What management training does not teach you
The timeline of accountability is slower than the timeline of contagion.
While you are building the case, the case is spreading. The strongest performer on the team starts wondering why she is working this hard when the guy down the hall is working that little for the same money. Sometimes more. The next-strongest does the math on what he can get away with. A third person, always a little more impressionable, starts aligning socially with the problem, because the problem is charismatic in the way low-standard people often are, and because alignment with him is now the path of least resistance.
By the time HR and legal sign off, you no longer have one bad apple. You have a culture.
The real cost of one underperformer is not his salary and the severance costs at termination. It is the top performer who quietly updates her resume six months before you ever pull the trigger, and the 1.5 to 2x her annual comp you will spend to replace her, and the deals she would have closed that go to your competitor, who just hired her. It ends up costing a company $500K+ to avoid a $20K-$50K wrongful termination risk.
Your top performer is not the last person to leave. She is the first.
And your customers feel it before HR even files it. They sense decay six to nine months before any internal metric catches up. Your renewals soften. Your pipeline thins. Your CRM finally shows the rot. But by then, HR is just getting started.
I don’t mean to villianize HR here, they're measured on lawsuits avoided, not top-performer retention. The manager is. She gets hit twice when her strongest performer leaves: the team's performance drops, AND her supervisor (maybe also her peers) looks at her like what is wrong with you that the top guy walked. The system that was supposed to protect this manager cost her the people she most needed to keep.
Corporate culture decay operates on a faster clock than the system was built for. A team of six absorbs and normalizes a new standard in weeks. A defensible termination takes quarters, even in a right-to-work state. The faster-moving problem is the one your system cannot see.
So the manager becomes the shock absorber. She picks up the work the underperformer is not doing. She runs interference with the stronger people who are starting to notice, hoping to slow the contagion. She absorbs the emotional labor of the documentation process while she is still expected to hit her own numbers. She burns out. Or she leaves. Or she stops fighting, the team equilibrates to the lower standard, and five years later everyone wonders why they cannot find good people anymore.

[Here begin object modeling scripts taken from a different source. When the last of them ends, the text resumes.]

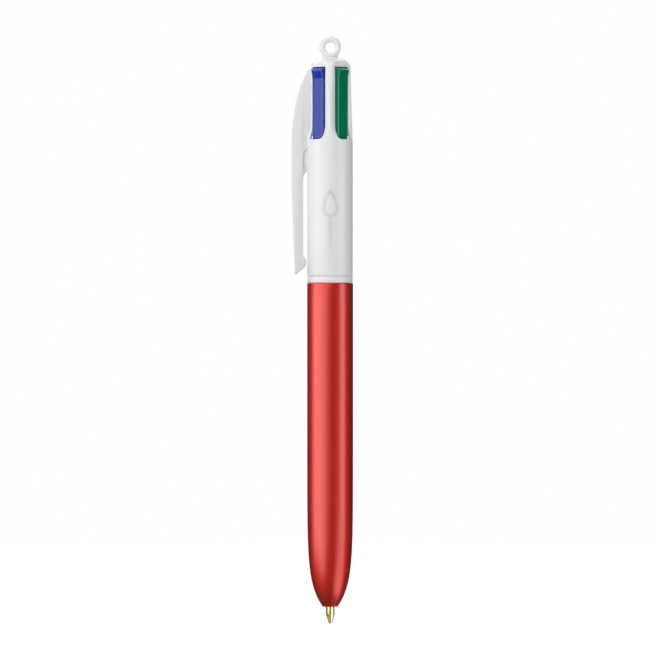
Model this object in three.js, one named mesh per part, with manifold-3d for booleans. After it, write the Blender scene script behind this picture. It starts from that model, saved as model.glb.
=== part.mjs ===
// Four-colour click pen, standing tip down with its clip towards -X.
// Millimetres, +Z up. Heights below are counted from the writing tip's end;
// the whole pen is then lowered so that the origin is the centre of the lanyard ring.
import * as THREE from "three";
import { mergeVertices } from "three/addons/utils/BufferGeometryUtils.js";
import Module from "manifold-3d";

const wasm = await Module();
wasm.setup();

// ---- Driving dimensions ----------------------------------------------------

const GRIP_RADIUS = 5.85; // coloured lower barrel
const BODY_RADIUS = 5.76; // white upper barrel
const UPPER_BORE = 4.85;
const LOWER_BORE = 5.0;
const SEAM_GAP = 0.06; // between pieces that meet on the outside

const NOSE_END = 4.3;
const NOSE_HOLE = 1.42;
const NOSE_START_RADIUS = 1.9; // where the rounded nose profile would meet its end
const NOSE_CURVE = 5.45; // length over which the nose swells to full size
const NOSE_WALL = 0.85;
const GRIP_TOP = 86.8;
const BAND_TOP = 88.45;
const COLLAR_BOTTOM = 78.8;
const COLLAR_TOP = 96.0;
const COLLAR_BORE = 4.1;
const NECK_RADIUS = 4.88; // threaded neck, inside the lower barrel
const SLEEVE_RADIUS = 4.78; // collar's upper part, inside the upper barrel

const SLOT_BOTTOM = 123.3;
const SLOT_TOP = 141.75;
const SLOT_HALF_WIDTH = 2.35;
const SLOT_CORNER = 0.9;
const BORE_TOP = SLOT_BOTTOM + SLOT_CORNER + 0.1; // the wide bore ends above the slots' rounded corners
const FLAT_DISTANCE = 4.1; // from the pen's axis to each slotted flat
const FLAT_RUNOUT_TOP = 127.0;
const FLAT_RUNOUT_BOTTOM = 123.0;
const HEAD_RADIUS = 5.2; // at the top of the ridges between the flats
const HEAD_MIDDLE_RADIUS = 5.46;
const DOME_EDGE = 141.9;
const DOME_TOP = 144.4;
const DOME_FLAT_RADIUS = 2.0;
const DOME_HOLE = 1.15;

const RING_HEIGHT = 146.95;
const RING_RADIUS = 2.74;
const RING_HOLE = 1.26;
const RING_THICKNESS = 2.2;
const RING_EDGE = 0.3;
const STEM_RADIUS = 1.0;
const POST_RADIUS = 0.8;
const POST_BOTTOM = 121.0;

const CLIP_REACH = 9.87; // from the axis to the outer face
const CLIP_TIP = 88.8;
const CLIP_INNER = 6.86;
const CLIP_ROOT = 121.0; // where the gap behind the clip ends
const CLIP_WIDTH_TOP = 1.7;
const CLIP_WIDTH_TIP = 2.4;
const CLIP_EDGE = 0.35;
const WEB_WIDTH = 1.3;
const WEB_BOTTOM = 115.3;

const TRAVEL = 11.5;
const SLIDER_PANEL = 4.5; // from the axis to the slider's outer face
const SLIDER_PANEL_HALF = 1.2;
const SLIDER_SHOULDER = 3.85;
const SLIDER_HALF_WIDTH = 2.25;
const SLIDER_BOTTOM = 118.0;
const SLIDER_INNER = 1.2;
const THUMB_BOTTOM = 138.5;
const THUMB_EDGE = 141.0; // the thumb's front edge, from which its top slopes up and back
const THUMB_TOP = 141.65;
const THUMB_REACH = 5.1;
const THUMB_SHOULDER = 4.45;
const THUMB_SLOPE = 0.52;
const PEG_RADIUS = 0.76;
const PEG_LENGTH = 5.0;

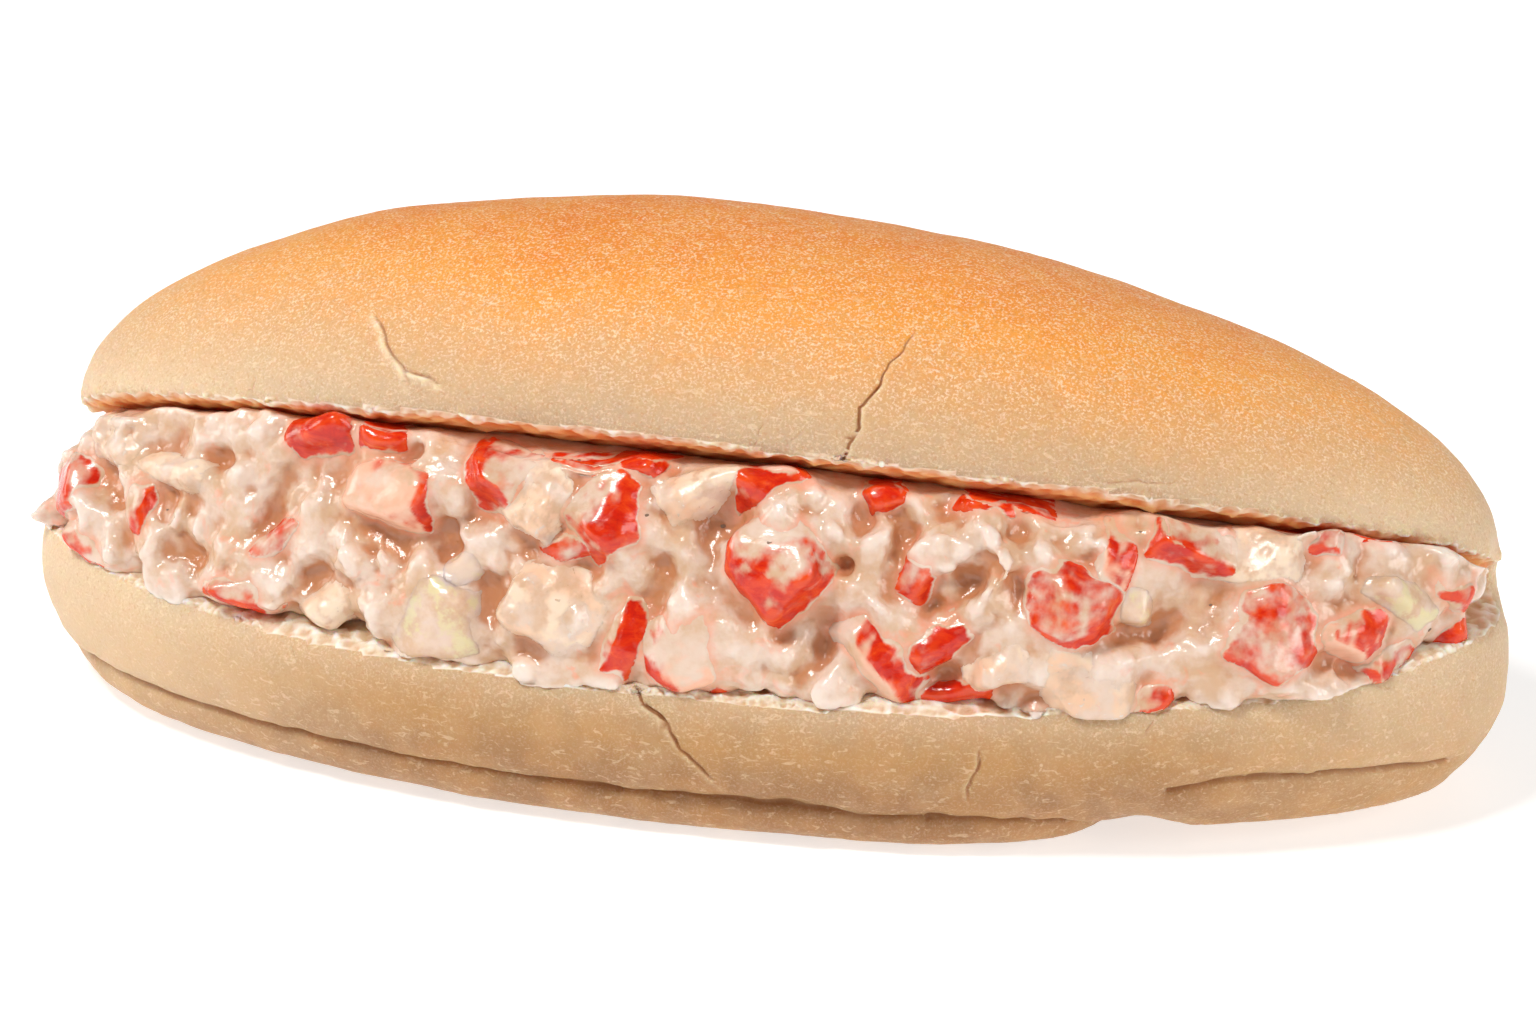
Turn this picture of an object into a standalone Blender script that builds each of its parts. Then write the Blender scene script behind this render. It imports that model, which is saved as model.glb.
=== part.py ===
"""Crab salad roll: a soft white roll, slit from the front and round both ends, and opened on
the uncut bread at its back, with a heap of dressed crab salad in the opening.

Two nodes: roll (crown, base and the bread that joins them, one piece) and crab_salad (the
filling: a core of dressed salad with its larger pieces fused on).

Metres, +Z up. X runs along the roll and the opening faces -Y. Shapes are worked out with the
origin in the middle of the base's cut face, and are stood on the table at the end.
"""

import math
import random

import bmesh
import bpy
from mathutils import Euler, Matrix, Vector, noise

MM = 0.001

# The roll, closed.
BASE_LENGTH = 0.190
CROWN_LENGTH = 0.186
CROWN_SHIFT = 0.001  # the crown sits this far towards the right tip
ROLL_WIDTH = 0.073
PLAN_POWER = 2.1  # 2 is an ellipse in plan, more is blunter
CROWN_HEIGHT = 0.0366
CROWN_POWER = 2.05  # the crown's outline from the front
CROWN_TAPER = 0.11  # the crown is this much lower at its right tip

# The uncut bread behind the hinge: a swell that fills the fold between crown and base.
STRAP_REACH = 0.080
STRAP_DEPTH = 0.0095
STRAP_HEIGHT = 0.0105
STRAP_OUT = 0.0019  # how far it stands out of the outline, and how far it sinks in at its ends
STRAP_SUNK = 0.0010

# How the roll is opened: the crown turns about the end of the cut and its left end rides up.
HINGE_Y = 0.0190
OPENING = math.radians(32.0)
TWIST = math.radians(2.0)
LEFT_TIP_LIFT = 0.0018  # the base's rim curls up towards its tips
RIGHT_TIP_LIFT = 0.0047
CROWN_TIP_LIFT = 0.0018  # and so does the crown's right tip

# The base's three lobes, each as (outward, up) in millimetres from its own outline.
SIDE_PROFILE = [(0, 0), (0.7, -1.2), (1.3, -3.5), (1.6, -6.5), (1.3, -9.5), (0.4, -12), (-1.6, -14.2),
                (-4.5, -15.8), (-9, -16.5)]
SOLE_PROFILE = [(-4, -11.5), (-1.4, -12.6), (-0.2, -14.4), (0, -16.2), (-0.9, -18.4), (-2.8, -20.2), (-6, -21.0)]
TOE_PROFILE = [(-4, -10), (-1.2, -11.2), (0, -13), (0.2, -15), (-0.8, -17), (-3, -18.2), (-7, -18.6)]
END_POWER = 12  # how blunt the sole's and the toe's ends are
SOLE_INSET = 0.0008
SOLE_ENDS = (-0.0935, 0.0545)
SOLE_DROP = 0.0024  # the fold over the sole runs this much lower where the roll is widest
TOE_INSET = 0.0020
TOE_ENDS = (0.0530, 0.0925)
BREAD_UNEVENNESS = 0.0006
BREAD_LUMP = 0.028  # across one swell of the crust

# Splits in the crust: on the crown as (x in mm, angle round the crown), on the side as (x, up) in mm.
CROWN_SPLITS = [
    [(16.0, -1), (16.8, 6), (16.2, 11), (17.8, 17), (17.6, 24), (19.0, 30), (19.4, 37)],
    [(-45.8, 22), (-43.4, 18.5), (-41.0, 14.5), (-39.6, 10), (-35.8, 6)],
]
SIDE_SPLITS = [
    [(-6, 0.4), (-4.6, -2.5), (-1.6, -6), (-0.6, -8.5), (2.0, -10.5), (3.8, -13)],
    [(35.8, -6), (35.2, -8.6), (34.2, -10.8), (34.0, -13)],
]
SPLIT_WIDTH = 0.0009
SPLIT_DEPTH = 0.0014

# Crab salad.
CRUMB_GAP = 0.0004  # between the salad and the bread
FOOT_SETBACK = 0.0035  # the salad's core stands this far behind the rim
HEAD_SETBACK = 0.0055  # and this far behind the crown's edge
FACE_SWELL = 0.0025  # its front bulges this much at half its height
THIN_END = 0.0018  # the wedge of salad stops where it would be thinner than this
LEFT_REACH = 0.0890
RIGHT_REACH = 0.0860
PIECE = 0.0074  # a chunk of the filler, across
STAND = 0.0012  # the chunks named below stand out this much more
PIECE_PITCH = 0.0080  # from one to the next
SEED = 11

# The chunks that stand out, as x in mm, height up the front, (long, high, deep) in mm and a turn.
STANDING_OUT = [
    (-84, 0.38, (8, 8, 7), 20), (-80, 0.12, (9, 5, 7), 15), (-75, 0.42, (5, 9, 6), -8),
    (-58, 0.17, (11, 8, 8), 12), (-48, 0.80, (8, 5, 7), -5), (-39, 0.60, (11, 7, 8), 20),
    (-33, 0.16, (12, 10, 9), 35), (-24, 0.74, (10, 8, 8), -25), (-14, 0.86, (10, 6, 8), 15),
    (-11, 0.62, (11, 10, 9), -35), (-9, 0.18, (5, 11, 7), -12), (3, 0.16, (15, 10, 9), 25),
    (8, 0.83, (9, 5, 7), -25), (10, 0.52, (12, 12, 9), 45), (23, 0.20, (6, 12, 7), 35),
    (30, 0.30, (10, 5, 7), -35), (38, 0.28, (11, 10, 8), 20), (43, 0.50, (13, 10, 9), 35),
    (47, 0.10, (12, 9, 9), -15), (49, 0.66, (6, 9, 7), -30), (57, 0.72, (11, 7, 8), -10),
    (67, 0.34, (13, 12, 9), 40), (73, 0.82, (10, 7, 8), 15), (77, 0.40, (8, 9, 7), -30),
    (82, 0.56, (12, 8, 8), 25), (86, 0.66, (7, 8, 7), 20),
]

CRUST_COLOUR = (0.86, 0.55, 0.26, 1.0)
SALAD_COLOUR = (0.90, 0.72, 0.60, 1.0)


def smooth_step(value):
    value = max(0.0, min(1.0, value))
    return value * value * (3 - 2 * value)


def plan_half_width(x, length=BASE_LENGTH):
    """Half the roll's width at x."""
    return ROLL_WIDTH / 2 * (1 - min(1.0, abs(2 * x / length)) ** PLAN_POWER) ** 0.5


def base_cut(x):
    """Height of the base's cut face, whose tips curl up."""
    u = 2 * x / BASE_LENGTH
    return (RIGHT_TIP_LIFT if u > 0 else LEFT_TIP_LIFT) * min(1.0, abs(u)) ** 3


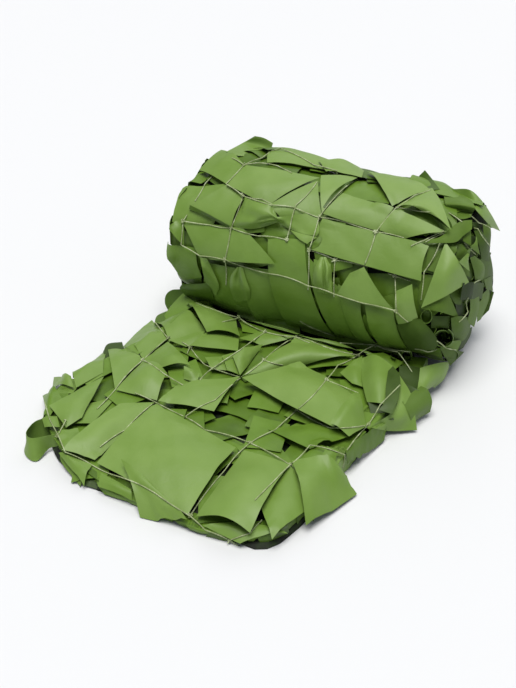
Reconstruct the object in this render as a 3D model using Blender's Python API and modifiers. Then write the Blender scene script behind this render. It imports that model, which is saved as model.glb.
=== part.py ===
"""A camouflage net: knotted twine netting folded in four lengthwise and wound into a roll, with its
loose end laid out in front, and the film strips tied over it.

The origin is the middle of the roll's flat spot, on the surface that it lies on. +X runs along the
roll to the end that shows, the loose end lies toward -Y, and +Z is up. Lengths are in metres.
"""

import math

import bmesh
import bpy
import numpy as np
from mathutils.bvhtree import BVHTree

# Driving dimensions
ROLL_LENGTH = 0.499
ROLL_OUTER = 0.149  # radius at the bottom, where the loose end leaves the roll
TURN_PITCH = 0.014  # one turn of the four folded layers
AXIS_HEIGHT = 0.142  # less than ROLL_OUTER, which leaves the flat spot
LAYERS = 4
LAYER_GAP = 0.003  # between the folded layers of the loose end
ACROSS = 9  # points across a layer
STRIP_SHEET = 0.0013  # thickness of a film strip's solid
PIECE_GAP = 0.0003
SEAT_GAP = 0.0006  # from a strip to what carries it, measured at points
END_DOME = (0.010, 0.028)  # how far the middle of the left and right end face stands out
END_TILT = 0.008  # how much further the back of the right end face stands out than its front
END_GROOVE = 0.007  # depth of the spiral between turns on an end face
GROOVE_TURNS = 3  # turns of netting from one groove to the next
RIM_ROUND = 0.016

MEAN_RADIUS = 0.142  # radius of the roll's surface coordinates

# The photograph's camera: where it stands and what it sees, so that a strip can be placed by pixel
PICTURE = (516, 688)
PIXELS_PER_METRE = 560.0  # at the roll's axis
CAMERA_AWAY = 1.9
CAMERA_AZIMUTH = math.radians(28)
CAMERA_ELEVATION = math.radians(33)
AIM = (-0.0165, 0.0, MEAN_RADIUS)
AIM_PIXEL = (322.0, 253.0)

# Loose end, one row a station: where it is, how far it reaches left and right, how thick it lies
LOOSE_END = (
    # y, left, right, height
    (-0.594, -0.085, 0.150, 0.012),
    (-0.583, -0.132, 0.178, 0.018),
    (-0.560, -0.195, 0.192, 0.024),
    (-0.515, -0.262, 0.202, 0.030),
    (-0.460, -0.288, 0.206, 0.034),
    (-0.400, -0.290, 0.205, 0.037),
    (-0.320, -0.258, 0.213, 0.041),
    (-0.200, -0.226, 0.230, 0.044),
    (-0.110, -0.224, 0.230, 0.046),
    (-0.040, -0.222, 0.220, 0.046),
)

# Broad swellings of the roll: where along it, at what angle (0 front, 90 top), how wide, how high
SWELLINGS = (
    # along, degrees, width, spread in degrees, height
    (-0.125, 110, 0.080, 34, 0.020),
    (0.055, 100, 0.110, 30, 0.008),
    (0.180, 95, 0.060, 34, 0.010),
    (-0.240, 70, 0.050, 50, -0.013),
    (-0.200, 20, 0.060, 40, -0.002),
    (0.090, 5, 0.120, 32, 0.005),
    (-0.040, 205, 0.120, 36, 0.009),
)

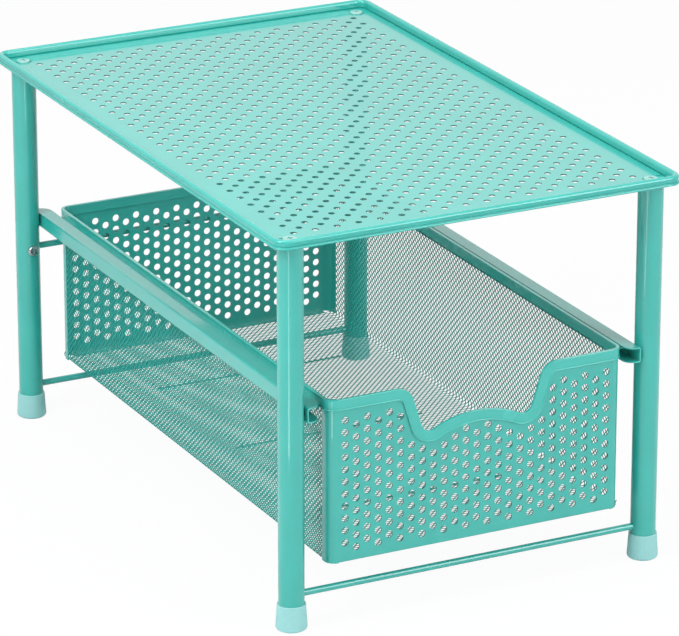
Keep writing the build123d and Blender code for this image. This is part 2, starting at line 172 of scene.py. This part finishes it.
def powder_coat(name, colour, roughness, lacquer=1):
    """Glossy sprayed coating with a slightly uneven colour, patchy gloss and a fine orange peel."""
    colour_drift = 0.04
    peel_strength = 0.06
    peel_height = 0.0002
    coat = bpy.data.materials.new(name)
    coat.use_nodes = True
    nodes, links = coat.node_tree.nodes, coat.node_tree.links
    shader = nodes["Principled BSDF"]
    shader.inputs["IOR"].default_value = 1.5
    shader.inputs["Specular IOR Level"].default_value = 0.3
    shader.inputs["Coat Weight"].default_value = lacquer
    shader.inputs["Coat Roughness"].default_value = 0.07
    place = nodes.new("ShaderNodeTexCoord")
    cloud = nodes.new("ShaderNodeTexNoise")
    cloud.inputs["Scale"].default_value = 35
    cloud.inputs["Detail"].default_value = 4
    links.new(place.outputs["Object"], cloud.inputs["Vector"])
    tint = nodes.new("ShaderNodeValToRGB")
    tint.color_ramp.elements[0].position = 0.3
    tint.color_ramp.elements[1].position = 0.7
    tint.color_ramp.elements[0].color = [c * (1 - colour_drift) for c in colour] + [1]
    tint.color_ramp.elements[1].color = [min(1, c * (1 + colour_drift)) for c in colour] + [1]
    links.new(cloud.outputs["Fac"], tint.inputs["Fac"])
    links.new(tint.outputs["Color"], shader.inputs["Base Color"])
    gloss = nodes.new("ShaderNodeMapRange")
    gloss.inputs["To Min"].default_value = roughness * 0.8
    gloss.inputs["To Max"].default_value = roughness * 1.25
    links.new(cloud.outputs["Fac"], gloss.inputs["Value"])
    links.new(gloss.outputs["Result"], shader.inputs["Roughness"])
    grain = nodes.new("ShaderNodeTexNoise")
    grain.inputs["Scale"].default_value = 900
    grain.inputs["Detail"].default_value = 2
    links.new(place.outputs["Object"], grain.inputs["Vector"])
    skin = nodes.new("ShaderNodeBump")
    skin.inputs["Strength"].default_value = peel_strength
    skin.inputs["Distance"].default_value = peel_height
    links.new(grain.outputs["Fac"], skin.inputs["Height"])
    links.new(skin.outputs["Normal"], shader.inputs["Normal"])
    return coat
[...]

They can find good people. The good people are at the competitor, who is growing.
The Wrong Instrument
The problem is not that your underperformer is too hard to fire. The problem is that you are using the wrong instrument. Performance management is a legal instrument. What you are facing is an operating system problem. The two require completely different tools.
Cultural decay cannot be solved at the moment you notice it. It has to be prevented by a system that surfaces it early, while it is still small, still reversible, still not yet contagious.
The most heretical thing I will say in this piece is that the fix is not better management. It is sharper architecture. In my recent engagements I have watched team after team mistake a people problem for what is actually a clarity problem. Roles defined in vibes instead of outcomes. Handoffs that live in someone's head. RACIs that exist on a slide nobody opens. When you tighten the engine and its tools, decay becomes legible at week two instead of quarter two. In sales teams that means CRM behaviors that predict outcomes (calls made, visits logged, samples delivered, quotes followed up). Role definitions sharp enough that "phoning it in" is visible against a defined standard, not a vibe. A cadence of one-on-ones that reads whether the person is still in the work or has checked out.
You did not need an HR file. You needed a dashboard that already told you.
The managers I know who are burning out right now are good managers handed a broken tool.
The dilemma is not whether to use the tool. The dilemma is whether to keep believing the tool is the job.